Après avoir effectué deux expériences pour évaluer cet état de fait, les scientifiques disent avoir constaté que de meilleures informations à propos des opposants politiques permettent de faire grimper la confiance envers les politiciens et les institutions.
Ainsi, lorsque les démocrates voient que les républicains sont favorables à la démocratie, et inversement, il existe alors la possibilité d’éviter d’engager les États-Unis dans une spirale démocratique mortelle, écrivent les spécialistes.
« Ces travaux sont particulièrement importants, à un moment où bien des gens cherchent une solution à la polarisation toxique », soutient Alia Braley, une autre coautrice. « Les gens seront davantage portés à soutenir la démocratie lorsqu’ils ont moins peur de l’autre camp. »
Toujours selon elle, « l’une des possibilités, lorsque nous sommes confrontés à un politicien comme Trump, qui s’apprête à présenter une série d’affirmations fausses aux républicains, consiste à démontrer que les démocrates vont respecter les normes démocratiques.
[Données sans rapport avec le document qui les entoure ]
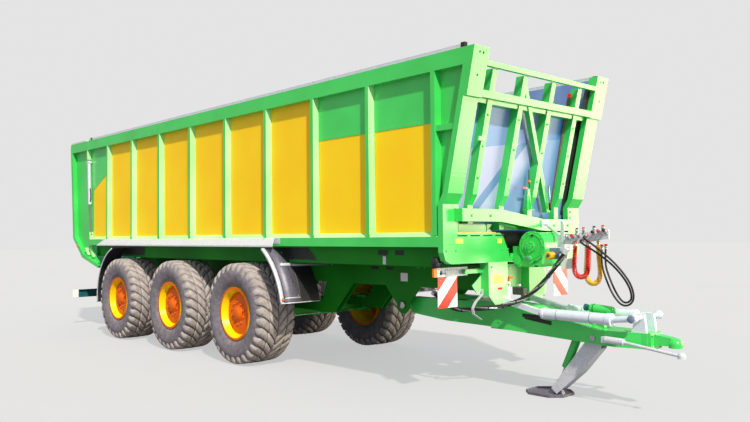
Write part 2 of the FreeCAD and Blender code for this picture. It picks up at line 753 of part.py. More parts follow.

Selon nos recherches, cela devrait faire en sorte que les républicains seront davantage portés à rendre leurs représentants imputables ».
Mais comment accomplir tout cela à grande échelle? Les chercheurs n’ont pas de solution toute prête. Des démarches, comme une publicité conjointe, en Utah, entre républicain et démocrate, en vue des législatives de 2020, ont sans doute été efficaces, mais il est difficile de rejoindre un grand nombre de citoyens.
Les auteurs des travaux disent garder l’oeil ouvert, en quête de réponses.